Which brings us to the dilemma that preoccupied Wednesday’s PBS discussion. Why is there insufficient money budgeted in advance for predictable hurricane relief and rebuilding, but an endless gusher after the fact?
The real answer went unmentioned. If money were budgeted beforehand, taxpayers elsewhere would be able to see and debate how much they are spending to support the lifestyle choices of people on the coasts.
Where is Al Gore when you need him? Oh, right, the climate crowd has become enamored of coastal development because it creates a constituency for doing something about climate change. Well, not exactly for doing something about climate change, but for throwing money at coastal dwellers and calling them “victims of climate change” for the benefit of generating media coverage of climate politics.
There will be harrowing and heroic stories out of this week’s Hurricane Florence.

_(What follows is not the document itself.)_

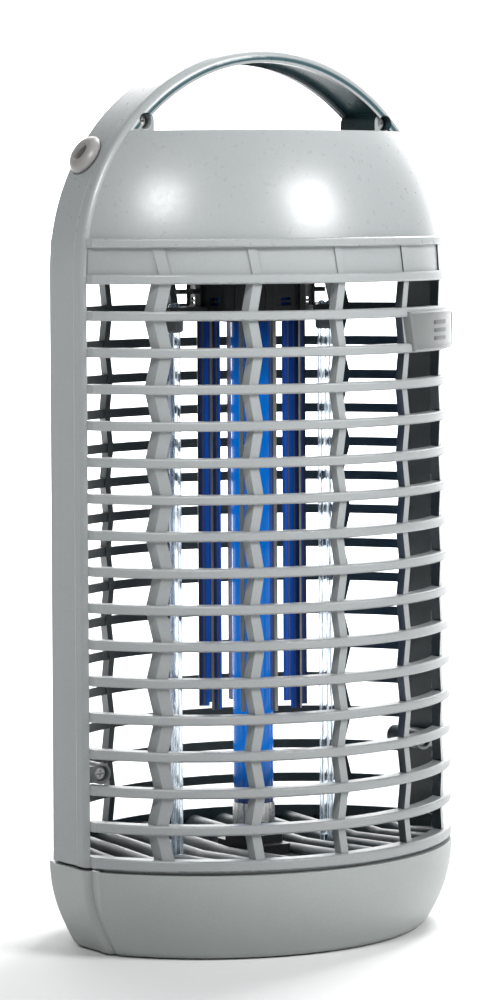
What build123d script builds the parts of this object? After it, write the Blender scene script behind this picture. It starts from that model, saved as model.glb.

You will see them on every news site and cable news channel. Major storms are charismatic events. They afford great footage, which feeds a false sensation in viewers that storms have become more frequent and more powerful. Meanwhile, tragedies befall Americans every day for which the federal government does not shower them with aid because CNN is not present.
Even so, fiscal despair is not in order. Practical steps toward living rationally like the post-Neolithic Germans are still possible. These could begin with Congress quantifying for the American people how much they are forking over annually to entice their fellow citizens to live near the beach.